Some states also require filing if you allowed your insurance to lapse during a suspension period, even if the original suspension was points-only. A 30-day coverage gap during suspension converts a clean reinstatement into a filing-required reinstatement in states with continuous-coverage mandates.
The reinstatement notice from your state DMV specifies filing requirements explicitly. If the notice does not mention SR-22, FR-44, or certificate of financial responsibility, your reinstatement is filing-exempt. Call the DMV reinstatement unit directly if the notice is unclear—this is not a question to guess on, because reinstating without required filing extends your suspension automatically.
How Carriers Price Points-Only Reinstatements
Preferred carriers like State Farm and GEICO typically decline new business at 4+ points or non-renew at 6+ points, routing pointed-record drivers to standard-market carriers. A points-only reinstatement without SR-22 keeps you eligible for standard carriers like Progressive, Nationwide, and The General, who price pointed records with surcharges but do not require the non-standard market.
A single speeding ticket of 15 mph over typically adds 2 points and triggers a 15–25% rate increase for 3 years. A second ticket within the surcharge window stacks to 35–50% increase. A points suspension adds another 10–20% surcharge at most standard carriers, applied for the suspension year plus the following year.
Non-standard carriers charge 60–120% more than standard carriers for the same coverage limits, plus the SR-22 filing fee. Avoiding the filing requirement by keeping your suspension points-only saves the filing surcharge and keeps your rate in the standard tier, even though the underlying violations still apply their own increases. The difference between a $180/month standard-market policy and a $290/month non-standard policy with SR-22 filing compounds to $3,960 over three years.
Defensive Driving Courses and Point Removal
Completing a state-approved defensive driving course removes 2–3 points from your DMV record in most states, but the removal does not automatically trigger a rate reduction.

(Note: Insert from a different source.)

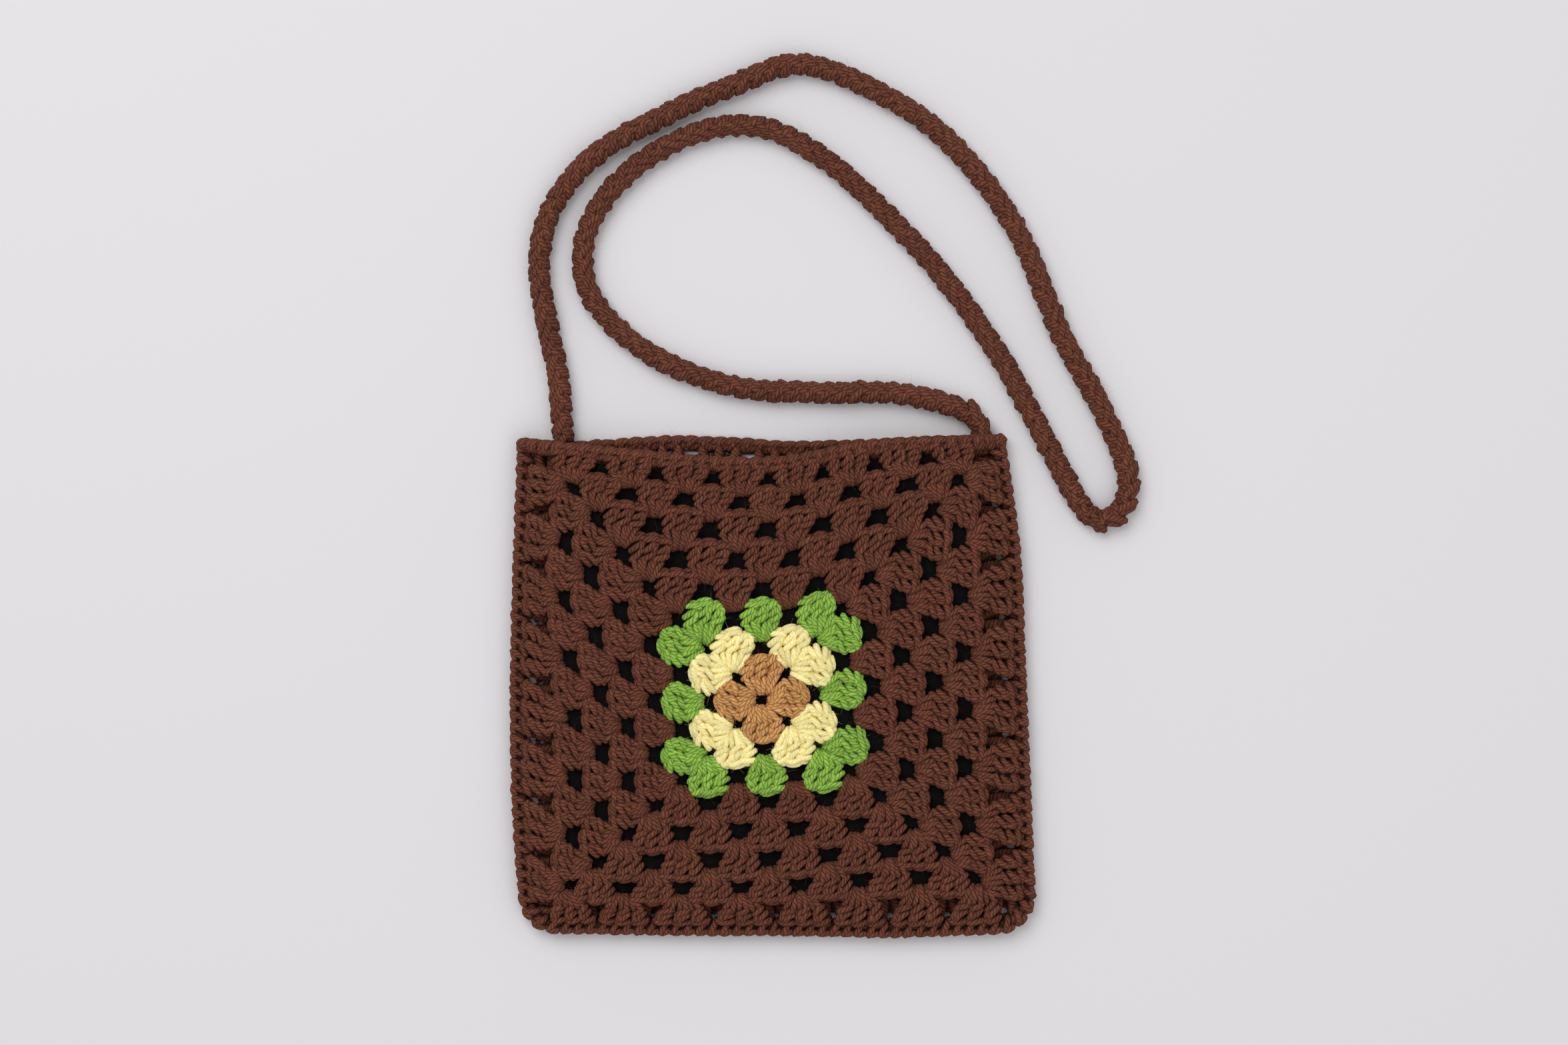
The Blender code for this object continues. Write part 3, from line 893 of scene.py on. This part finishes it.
@dataclass
class GrannySquare:
    """One crocheted wall, worked as a granny square."""

    shape: PanelShape
    layer: Layer
    strands: tuple[Strand, ...] = POST_STRANDS
    outer_shift: float = 0.0

    def stitch(self, bundle: YarnBundle, cluster: Cluster, shape: ClusterShape) -> None:
        """Adds a cluster's strands to a bundle.

        Args:
            bundle: the bundle.
            cluster: the cluster.
            shape: how it fans out.
        """
        random = bundle.random
        posts = np.array((-1.0, 0.0, 1.0))
        shift = shape.corner_shift * cluster.corner
        fans = np.stack((
            shift + posts * shape.base_spread,
            0.35 * shift + posts * shape.belly_spread,
            posts * shape.top_spread,
        ))
        low = shape.base - 0.5 * abs(shift)
        rise = shape.top - low
        lean = random.normal(0, 1, (3, 2)) * STITCH_STRAY[0]
        for strand in self.strands:
            given = np.array(strand.points)
            t = np.clip(given[:, 1], -0.1, 1.1)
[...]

The course erases points for suspension-threshold purposes—keeping you under the limit that triggers a future suspension—but your carrier applies surcharges based on the underlying violation, not the current point total.
You must request a rate review at your next renewal and provide the course completion certificate. Some carriers apply a defensive-driver discount of 5–10% that offsets part of the violation surcharge. Others reduce the surcharge duration by one year if you complete the course within 90 days of the violation.

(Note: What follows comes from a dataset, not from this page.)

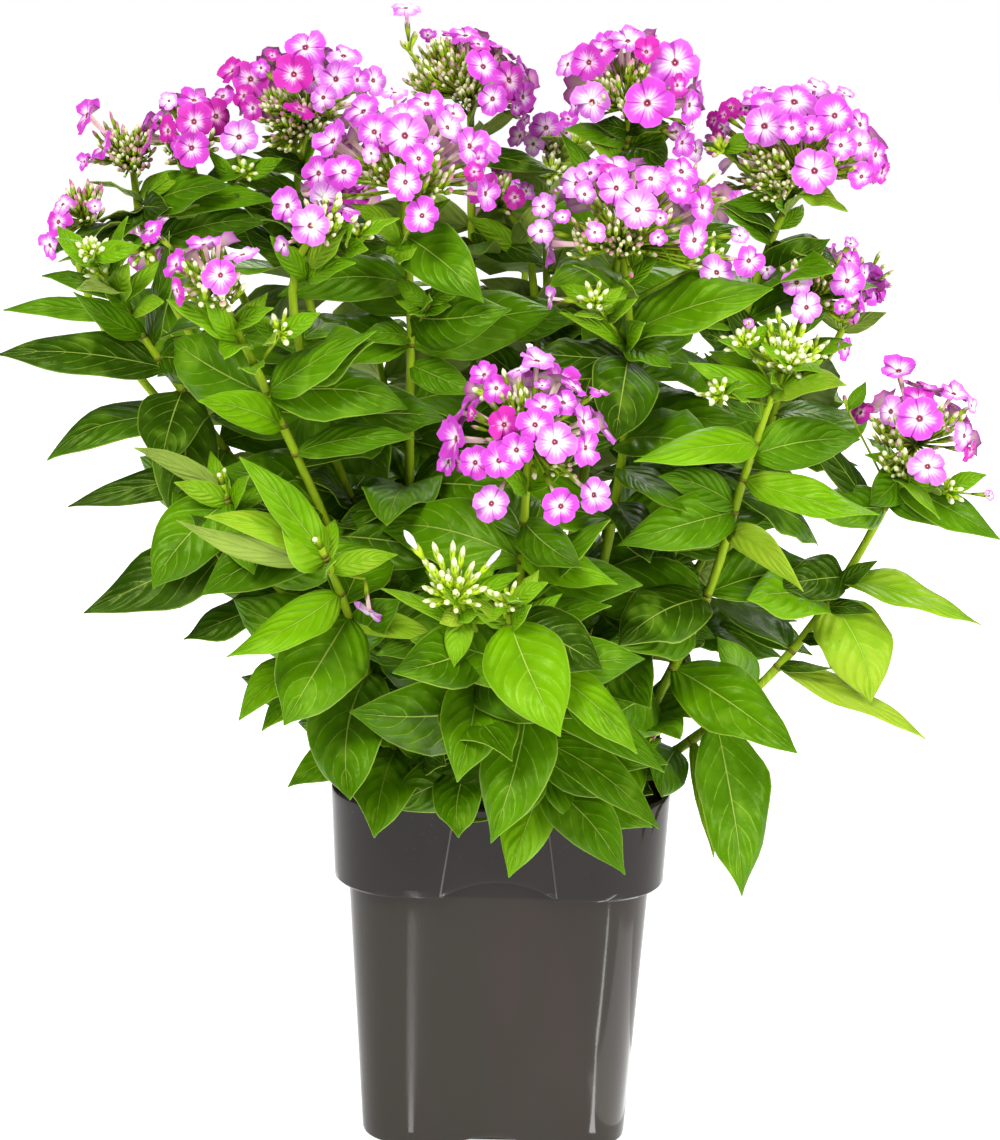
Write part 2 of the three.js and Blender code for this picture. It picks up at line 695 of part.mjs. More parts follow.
// Where a shoot's head sits: the stalk's top, the way it points there, and the core's middle.
function headSeat(shoot) {
  const curve = stalkCurve(shoot.route);
  const top = curve.getPoint(1);
  const way = curve.getTangent(1);
  return { top, way, middle: top.clone().addScaledVector(way, GAP + CORE.widest) };
}

function headSolid(shoot) {
  const { florets, radius, spread, lean } = shoot.head;
  const { top, way, middle } = headSeat(shoot);
  const size = FLORET.cover * radius * Math.sqrt((2 * (1 - Math.cos(spread * DEGREE))) / florets);
  const core = turned(
    [[0, 0], [CORE.foot, 0], [CORE.radius, CORE.widest], [0, CORE.height]],
    CORE.sides, top.clone().addScaledVector(way, GAP), way,
  );
  const directions = capDirections(florets, spread, vector(lean).normalize());
  return join([core, ...directions.map((direction, i) =>
    floretSolid(middle, direction, radius, size, i * GOLDEN_ANGLE))]);
}

// The buds of a shoot, as slim spindles. Under florets they stand out in a ring from just below
// the head; on a shoot with none they cover a cap of their own.
function budItems(shoot) {
  const { florets, radius, spread, lean, buds } = shoot.head;
  const { top, way } = headSeat(shoot);
  const axis = vector(lean).normalize();
  if (florets === 0) {
    return capDirections(buds, spread, axis).map((direction) => (
      { base: top.clone(), tip: top.clone().addScaledVector(direction, radius), width: 2 * BUD.radius }));
  }
  const base = stalkPoint(stalkCurve(shoot.route), BUD.ringAt);
  const side = new THREE.Vector3(-way.z, 0, way.x).normalize();
  return Array.from({ length: buds }, (_, i) => {
    const direction = side.clone().applyAxisAngle(way, (i / buds) * 2 * Math.PI)
      .addScaledVector(way, -0.15 + 0.5 * chance(i, buds, 7)).normalize();
    return { base, tip: base.clone().addScaledVector(direction, BUD.length + 5), width: 2 * BUD.radius };
  });
}

function budSolid({ base, tip, width }, extra = 0) {
  const reach = tip.clone().sub(base);
  const length = reach.length() + extra;
  return turned([[0, 0], [width / 2 + extra, length * BUD.fullest], [0, length]], BUD.sides,
    base, reach.normalize());
}

// ---------- The plant ----------

// Solids already placed, each with the shoot that it belongs to.
const placed = [];

function boxesMeet(a, b) {
  return a.min.every((low, axis) => low <= b.max[axis] && b.min[axis] <= a.max[axis]);
}

function place(solid, owner, fused) {
  placed.push({ solid, owner, fused, box: solid.boundingBox() });
}

// Whether a stouter copy of a new piece keeps off everything placed. Its own stalk doesn't count,
// and its own stem's leaves count only for the part of it that lies away from the stalk.
function isClear(whole, outer, owner) {
  const box = whole.boundingBox();
  return placed.every((other) => {
    if (other.owner === owner && other.fused) return true;
    if (!boxesMeet(box, other.box)) return true;
    const tried = other.owner === owner ? outer : whole;
    return tried.intersect(other.solid).isEmpty();
  });
}

// Grows a leaf or bud in the first bend that is clear, and gives it back, or null.
function grow(item, owner, solidFor) {
  for (const bend of BENDS) {
    const tried = bent(item, bend);
    if (!isClear(solidFor(tried, BLADE.clearance, 0), solidFor(tried, BLADE.clearance, 0.16), owner)) {
      continue;
    }
    const solid = solidFor(tried, 0, 0);
    place(solid, owner, false);
    return solid;
  }
  return null;
}

const leafMaterial = new THREE.MeshStandardMaterial({ color: "#4f9a2a", roughness: 0.5 });
const petalMaterial = new THREE.MeshStandardMaterial({ color: "#e86fd8", roughness: 0.6 });
const potMaterial = new THREE.MeshStandardMaterial({ color: "#4b4640", roughness: 0.35 });
const soilMaterial = new THREE.MeshStandardMaterial({ color: "#3a2a20", roughness: 1 });

function named(name, solid, material) {
  const { vertProperties, triVerts } = solid.getMesh();
  const geometry = new THREE.BufferGeometry();
  geometry.setAttribute("position", new THREE.BufferAttribute(new Float32Array(vertProperties), 3));
  geometry.setIndex(new THREE.BufferAttribute(new Uint32Array(triVerts), 1));
  const mesh = new THREE.Mesh(geometry, material);
  mesh.name = name;
  return mesh;
}

const plant = new THREE.Group();

const curves = SHOOTS.map((shoot) => stalkCurve(shoot.route));
const pot = makePot();
const soil = makeSoil(curves.map((curve) => stalkSolid(curve, GAP)));
place(pot, "pot", false);
place(soil, "soil", false);
plant.add(named("pot", pot, potMaterial), named("soil", soil, soilMaterial));

const grown = SHOOTS.map((shoot, number) => {
  const stalk = stalkSolid(curves[number]);
  place(stalk, shoot.name, true);
  return { shoot, number, parts: [stalk] };
});

for (const { shoot } of grown) {
  if (shoot.head.florets === 0) continue;
  const flowers = headSolid(shoot);
  place(flowers, `${shoot.name}_flowers`, false);
  plant.add(named(`flowers_${shoot.name}`, flowers, petalMaterial));
}

for (const { shoot, parts } of grown) {
  if (shoot.head.florets === 0) {
    const knot = new THREE.IcosahedronGeometry(BUD_HEAD_RADIUS, 0);
    knot.translate(...curves[SHOOTS.indexOf(shoot)].getPoint(1).toArray());
    parts.push(solidOf(knot));
    place(parts.at(-1), shoot.name, true);
  }
  for (const bud of budItems(shoot)) parts.push(grow(bud, shoot.name, budSolid));
}

for (const { shoot, number, parts } of grown) {
  for (const hand of shoot.leaves) {
    const item = { ...hand, base: stalkPoint(curves[number], hand.at), tip: vector(hand.tip) };
    parts.push(grow(item, shoot.name, bladeSolid));
  }
}

for (const { shoot, number, parts } of grown) {
  for (const item of ruleLeaves(shoot, number)) {
    parts.push(grow(item, shoot.name, bladeSolid));
  }
}

for (const { shoot, parts } of grown) {
  plant.add(named(`stem_${shoot.name}`, join(parts.filter(Boolean)), leafMaterial));
}

export default plant;
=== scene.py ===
"""A garden phlox in full flower in its square nursery container: the dressed model.

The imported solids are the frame. Every stem, flower head, the container and the soil is replaced
by a finer piece on the same routes and sizes. Lengths in the tables are millimetres.
"""
import logging
import math
from dataclasses import dataclass, field, replace
from enum import Enum
from itertools import product
from typing import Callable, Iterable, Sequence

import bmesh
import bpy
import numpy as np
from mathutils import Euler, Matrix, Vector
from mathutils.kdtree import KDTree


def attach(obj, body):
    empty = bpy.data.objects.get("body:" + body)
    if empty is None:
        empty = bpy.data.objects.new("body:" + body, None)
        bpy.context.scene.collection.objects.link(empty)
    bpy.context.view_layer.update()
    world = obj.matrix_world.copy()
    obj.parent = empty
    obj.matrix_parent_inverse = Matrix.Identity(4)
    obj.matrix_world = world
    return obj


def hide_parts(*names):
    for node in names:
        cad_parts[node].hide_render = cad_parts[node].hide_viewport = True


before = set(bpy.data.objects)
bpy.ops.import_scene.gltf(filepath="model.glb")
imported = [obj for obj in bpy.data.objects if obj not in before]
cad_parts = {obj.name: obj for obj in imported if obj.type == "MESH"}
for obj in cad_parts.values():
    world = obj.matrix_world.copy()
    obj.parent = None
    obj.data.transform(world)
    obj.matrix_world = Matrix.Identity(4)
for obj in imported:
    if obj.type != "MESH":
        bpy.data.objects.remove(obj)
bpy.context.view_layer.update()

LOG = logging.getLogger("phlox")
MM = 0.001
GOLDEN = math.radians(137.508)
UP = Vector((0, 0, 1))
FRONT = Vector((-3, -1300, 625))  # where the plant's best side is seen from

Array = np.ndarray
Point = tuple[float, float, float]
Bloom = tuple[float, float, float, float, float, float, float]


class Slot(Enum):
    """Names of the material slots."""

    CONTAINER = "container"
    SOIL = "soil"
    LEAF = "leaf"
    PETAL = "petal"


class Tone(Enum):
    """How light and how yellow a leaf is: 0 is the darkest, 1 a leaf that has just opened."""

    DARK = 0.12
    MID = 0.4
    BRIGHT = 0.68
    YOUNG = 0.93


# ---------- The plant's tables ----------


@dataclass(frozen=True)
class Leaf:
    """A listed leaf: its place on the stem, tip, width, tone, arch and roll."""

    at: float
    tip: Point
    width: float
    tone: Tone = Tone.MID
    arch: float = 0.08
    roll: float = 0.0


@dataclass(frozen=True)
class Head:
    """A head in the solids: florets, radius, spread, the lean of its axis, and buds."""

    florets: int
    radius: float
    spread: float
    lean: Point
    buds: int


@dataclass(frozen=True)
class BudZone:
    """A part of a head in bud: its middle, its half angle, how pink and how large its buds are."""

    way: Point
    angle: float
    pink: float = 0.2
    coarse: float = 1.0


@dataclass(frozen=True)
class Shoot:
    """One leafy shoot: its route, its head, its pairs of leaves and how its head is dressed."""

    name: str
    route: tuple[Point, Point, Point, Point]
    head: Head
    rule: int
    leaves: tuple[Leaf, ...] = ()
    floret: float = 11.0
    zones: tuple[BudZone, ...] = ()
    deep: float = 0.5


@dataclass(frozen=True)
class Sprig:
    """A side shoot: its place on the stem, its tip, how many buds and leaves, and its florets."""

    at: float
    tip: Point
    buds: int
    leaves: int
    tone: float
    pink: float = 0.0
    blooms: tuple[Bloom, ...] = ()


D, M, B, Y = Tone.DARK, Tone.MID, Tone.BRIGHT, Tone.YOUNG


def leaves(*rows: tuple[float | Tone, ...]) -> tuple[Leaf, ...]:
    """Leaves from rows of place, tip, width and, where they differ, tone, arch and roll."""
    return tuple(Leaf(row[0], row[1:4], *row[4:]) for row in rows)


def zones(*rows: tuple[float, ...]) -> tuple[BudZone, ...]:
    """Parts of a head in bud, from rows of way, angle and, where they differ, pink and size."""
    return tuple(BudZone(row[:3], *row[3:]) for row in rows)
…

Missing the course-completion window costs you the point-removal benefit. Most states allow one course every 18–24 months, so burning the eligibility on a minor violation leaves you exposed if a second ticket pushes you toward suspension. Take the course only when the points removed keep you below your state's suspension threshold or when your carrier confirms in writing that completion triggers a surcharge reduction.

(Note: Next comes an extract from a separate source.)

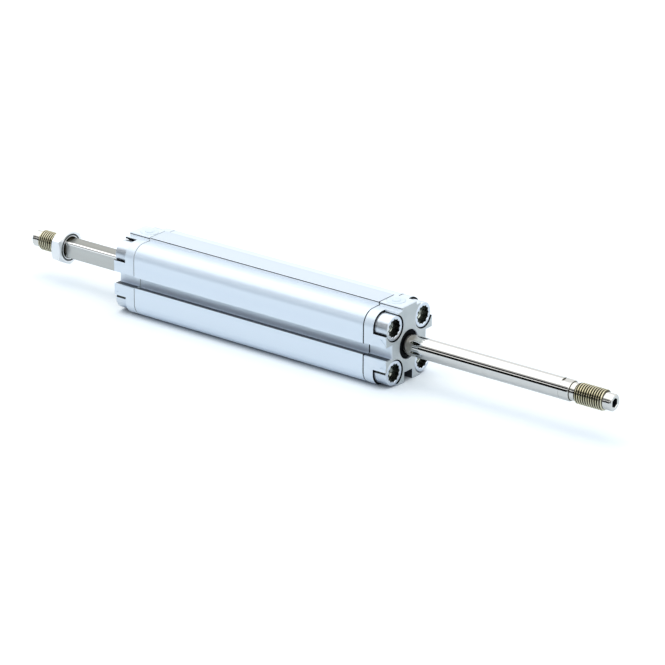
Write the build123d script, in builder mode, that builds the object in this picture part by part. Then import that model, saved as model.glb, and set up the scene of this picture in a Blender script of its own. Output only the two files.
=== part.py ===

Rate Recovery Timeline After Reinstatement
The points-suspension surcharge drops off 2 years after reinstatement at most carriers, but the underlying violation surcharges persist for 3–5 years from the violation date, not the reinstatement date. A speeding ticket from 2021 that contributed to a 2023 suspension continues to affect your rate until 2024–2026, depending on carrier lookback periods.
Carriers check your motor vehicle record at every renewal. The suspension appears as a license-status event separate from the violation entries. Once the suspension falls outside the carrier's surcharge window—typically 3 years for non-major violations—you become eligible for standard pricing again, assuming no new violations.
Shopping carriers immediately after reinstatement rarely produces savings because all carriers see the fresh suspension on your MVR. Wait 12 months post-reinstatement, then request quotes from 3–5 carriers. The suspension will still appear, but carriers weight recent suspensions more heavily than older ones, and a clean 12-month post-reinstatement period demonstrates reduced risk. Drivers who switch carriers 12–18 months after a points-only reinstatement save an average of 18–25% compared to staying with their original carrier through the full surcharge period.
Getting Accurate Quotes With a Recent Suspension
Disclose the suspension and all underlying violations when requesting quotes. Omitting a suspension from your application triggers a post-bind MVR check that either cancels your policy for material misrepresentation or re-rates you at the correct tier, often mid-term with a lump-sum balance due.
Provide the exact reinstatement date and confirmation that no SR-22 filing was required. Carriers quote differently for filing-required versus filing-exempt reinstatements, and the distinction determines whether you receive standard or non-standard market pricing. If the agent or online quoting system assumes SR-22 and you did not file, clarify immediately—the rate difference is substantial.
Request coverage at your state's minimum liability limits plus uninsured motorist coverage as a baseline quote, then compare the cost of raising liability to 100/300/100 limits. The incremental cost of higher limits is often 10–15% on a pointed record, and dropping to minimums saves only $15–$30/month while leaving you exposed to out-of-pocket costs if you cause an accident. The violation already happened; cutting coverage to offset the surcharge creates a second financial risk that outlasts the rate increase.